When the question says "What is the value of..." the question is asking if we have enough information to determine a single value. There are 2 variables in the equation provided (x and y) and S1 only gives us a value for x. The equation is not equal to anything, ti's just an equation. IF THE QUESTON HAD provided the equation of 6x^2 + 9y^2 = 33
, then providing us with the value of a single variable WOULD be enough to find the value of y and therefore would be sufficient, but this information is still missing. Look at every problem as if it has 2 varaibles.
a = b
Sometimes we know one variable, such as a = 2. If a = 2, then b = 2. If we have a more complext problem, we have a^2 + b = c
. Now we have 3 variables. This is similar to the equation given. While the question isn't written with that third variable visible, it is present. Its the variable we're trying to solve for. It 6x^2 + 9y^2 = z
and we need to find z. So anytime you have 3 variables, in order to solve for the entire equation to a single value, you need to know the value of AT LEAST 2 of those variables. [There are exceptions to this, but as a general rule, knowing the information necessary to solve the equation is a vital step in doing Data Sufficiency questions.]

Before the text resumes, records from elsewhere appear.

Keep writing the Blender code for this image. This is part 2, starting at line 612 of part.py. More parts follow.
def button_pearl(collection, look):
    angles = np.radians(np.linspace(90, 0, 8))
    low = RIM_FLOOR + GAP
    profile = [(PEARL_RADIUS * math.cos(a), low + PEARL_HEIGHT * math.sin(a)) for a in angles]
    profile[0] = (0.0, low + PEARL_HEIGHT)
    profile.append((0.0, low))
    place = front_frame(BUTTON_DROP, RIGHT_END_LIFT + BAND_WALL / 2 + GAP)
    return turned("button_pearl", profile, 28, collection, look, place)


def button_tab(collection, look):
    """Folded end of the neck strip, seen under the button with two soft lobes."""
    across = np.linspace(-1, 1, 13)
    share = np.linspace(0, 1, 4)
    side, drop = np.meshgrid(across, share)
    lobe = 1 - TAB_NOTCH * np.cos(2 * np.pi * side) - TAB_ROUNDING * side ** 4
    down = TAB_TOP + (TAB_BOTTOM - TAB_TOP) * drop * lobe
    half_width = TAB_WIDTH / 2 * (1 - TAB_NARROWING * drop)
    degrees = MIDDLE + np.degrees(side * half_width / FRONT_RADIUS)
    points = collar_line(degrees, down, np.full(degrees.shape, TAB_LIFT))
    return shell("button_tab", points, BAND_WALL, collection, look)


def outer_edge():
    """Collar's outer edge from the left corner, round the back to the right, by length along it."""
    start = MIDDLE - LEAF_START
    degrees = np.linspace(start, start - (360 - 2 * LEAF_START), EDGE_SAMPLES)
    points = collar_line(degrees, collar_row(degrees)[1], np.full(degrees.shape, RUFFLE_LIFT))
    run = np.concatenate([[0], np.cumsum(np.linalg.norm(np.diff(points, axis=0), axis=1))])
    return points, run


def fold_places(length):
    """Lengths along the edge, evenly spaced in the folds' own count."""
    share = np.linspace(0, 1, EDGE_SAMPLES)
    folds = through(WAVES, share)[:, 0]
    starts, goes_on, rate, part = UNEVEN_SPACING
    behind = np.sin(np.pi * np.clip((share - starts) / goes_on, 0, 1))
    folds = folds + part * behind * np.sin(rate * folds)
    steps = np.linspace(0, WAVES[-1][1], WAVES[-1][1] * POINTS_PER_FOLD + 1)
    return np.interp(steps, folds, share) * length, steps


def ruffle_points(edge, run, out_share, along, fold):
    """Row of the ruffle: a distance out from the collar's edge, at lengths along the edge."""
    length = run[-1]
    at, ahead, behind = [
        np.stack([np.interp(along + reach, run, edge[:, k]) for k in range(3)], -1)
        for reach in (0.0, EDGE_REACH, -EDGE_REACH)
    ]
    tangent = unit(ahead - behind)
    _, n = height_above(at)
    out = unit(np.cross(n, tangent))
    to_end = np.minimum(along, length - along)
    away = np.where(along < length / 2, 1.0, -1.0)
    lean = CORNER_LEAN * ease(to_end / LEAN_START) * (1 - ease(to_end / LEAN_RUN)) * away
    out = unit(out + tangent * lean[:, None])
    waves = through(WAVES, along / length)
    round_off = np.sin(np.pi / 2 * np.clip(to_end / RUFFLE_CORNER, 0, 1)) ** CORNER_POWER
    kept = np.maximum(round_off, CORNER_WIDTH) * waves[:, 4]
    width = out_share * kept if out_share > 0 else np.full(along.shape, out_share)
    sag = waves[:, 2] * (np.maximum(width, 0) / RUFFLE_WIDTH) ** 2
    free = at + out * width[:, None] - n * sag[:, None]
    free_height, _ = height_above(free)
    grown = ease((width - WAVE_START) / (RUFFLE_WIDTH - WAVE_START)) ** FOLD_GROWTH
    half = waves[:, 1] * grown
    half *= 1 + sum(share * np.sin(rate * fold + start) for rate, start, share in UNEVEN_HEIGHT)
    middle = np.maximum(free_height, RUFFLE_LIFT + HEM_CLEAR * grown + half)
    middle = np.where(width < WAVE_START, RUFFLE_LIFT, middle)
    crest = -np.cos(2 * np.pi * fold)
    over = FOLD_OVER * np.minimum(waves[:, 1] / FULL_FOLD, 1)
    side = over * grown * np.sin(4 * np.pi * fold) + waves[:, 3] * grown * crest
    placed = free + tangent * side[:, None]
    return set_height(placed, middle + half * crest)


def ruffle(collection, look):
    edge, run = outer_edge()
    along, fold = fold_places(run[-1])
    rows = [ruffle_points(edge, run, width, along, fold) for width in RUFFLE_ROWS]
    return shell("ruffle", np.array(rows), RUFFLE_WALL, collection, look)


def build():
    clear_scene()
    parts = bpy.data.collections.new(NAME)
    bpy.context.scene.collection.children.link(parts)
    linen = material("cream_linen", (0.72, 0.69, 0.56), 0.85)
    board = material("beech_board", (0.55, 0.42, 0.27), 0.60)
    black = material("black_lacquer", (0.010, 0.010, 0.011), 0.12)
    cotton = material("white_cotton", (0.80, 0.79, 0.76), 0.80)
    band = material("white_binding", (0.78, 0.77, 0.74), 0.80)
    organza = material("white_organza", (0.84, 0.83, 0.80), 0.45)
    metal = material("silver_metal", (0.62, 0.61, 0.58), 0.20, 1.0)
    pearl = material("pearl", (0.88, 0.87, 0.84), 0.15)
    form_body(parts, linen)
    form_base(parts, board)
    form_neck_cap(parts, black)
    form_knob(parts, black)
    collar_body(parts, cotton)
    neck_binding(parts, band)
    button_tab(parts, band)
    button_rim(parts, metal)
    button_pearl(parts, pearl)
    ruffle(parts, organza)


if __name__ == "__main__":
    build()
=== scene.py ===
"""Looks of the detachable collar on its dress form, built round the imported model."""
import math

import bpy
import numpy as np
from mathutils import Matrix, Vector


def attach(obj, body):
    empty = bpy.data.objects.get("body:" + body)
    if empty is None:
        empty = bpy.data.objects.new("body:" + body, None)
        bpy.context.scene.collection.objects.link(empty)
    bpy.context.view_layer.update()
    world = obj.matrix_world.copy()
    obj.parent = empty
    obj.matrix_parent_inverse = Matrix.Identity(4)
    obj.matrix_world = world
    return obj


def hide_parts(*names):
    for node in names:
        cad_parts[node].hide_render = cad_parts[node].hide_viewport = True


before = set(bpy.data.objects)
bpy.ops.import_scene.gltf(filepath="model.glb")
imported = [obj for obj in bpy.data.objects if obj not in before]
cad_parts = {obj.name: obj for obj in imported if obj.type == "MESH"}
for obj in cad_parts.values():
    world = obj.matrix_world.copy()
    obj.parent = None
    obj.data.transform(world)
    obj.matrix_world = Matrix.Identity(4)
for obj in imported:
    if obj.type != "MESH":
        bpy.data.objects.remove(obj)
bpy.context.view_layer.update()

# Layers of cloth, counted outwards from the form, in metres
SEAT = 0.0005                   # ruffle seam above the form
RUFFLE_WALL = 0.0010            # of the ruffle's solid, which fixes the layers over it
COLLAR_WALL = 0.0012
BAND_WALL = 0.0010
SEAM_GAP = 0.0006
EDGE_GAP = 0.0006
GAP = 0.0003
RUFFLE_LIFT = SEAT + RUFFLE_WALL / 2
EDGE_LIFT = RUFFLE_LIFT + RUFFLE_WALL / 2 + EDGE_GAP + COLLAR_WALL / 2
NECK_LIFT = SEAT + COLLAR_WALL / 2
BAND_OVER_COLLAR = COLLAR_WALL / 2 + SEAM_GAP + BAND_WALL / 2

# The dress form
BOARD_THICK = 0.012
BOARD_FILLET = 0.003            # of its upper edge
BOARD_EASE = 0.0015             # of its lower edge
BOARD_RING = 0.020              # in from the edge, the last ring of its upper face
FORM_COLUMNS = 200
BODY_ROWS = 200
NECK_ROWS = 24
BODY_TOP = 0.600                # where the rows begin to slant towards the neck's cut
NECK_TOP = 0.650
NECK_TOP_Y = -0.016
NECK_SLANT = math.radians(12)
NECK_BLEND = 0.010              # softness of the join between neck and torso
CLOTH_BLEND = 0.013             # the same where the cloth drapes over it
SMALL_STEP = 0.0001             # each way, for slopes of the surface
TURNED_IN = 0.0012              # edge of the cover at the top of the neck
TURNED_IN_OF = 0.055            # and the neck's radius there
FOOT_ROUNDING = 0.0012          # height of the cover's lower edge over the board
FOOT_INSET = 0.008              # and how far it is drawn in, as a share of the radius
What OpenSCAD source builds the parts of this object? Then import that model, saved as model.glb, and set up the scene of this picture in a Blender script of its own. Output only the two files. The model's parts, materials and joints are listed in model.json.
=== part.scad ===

What is the value of the following expression: 6x^2 + 9y^2?
1. x = 2
2. 6y^2 + 4x^2 = 22
* Statement (1) ALONE is sufficient, but Statement (2) ALONE is not sufficient
* Statement (2) ALONE is sufficient, but Statement (1) ALONE is not sufficient
* BOTH statements TOGETHER are sufficient, but NEITHER statement ALONE is sufficient
* EACH statement ALONE is sufficient
* Statements (1) and (2) TOGETHER are NOT sufficient
Statement 1 provides us with value of x but it is insufficient to answer the whole question
Statement 2 provides us with necessary information: we need to multiply the second statement times 1.5 and we will get our result: 33 = 9y^2 + 6x^2
How is x = 2 no sufficient? If we know the value for x we can solve for y and then add the two.
J Allen Morris
**I'm pretty sure I'm right, but then again, I'm just a guy with his head up his a$$.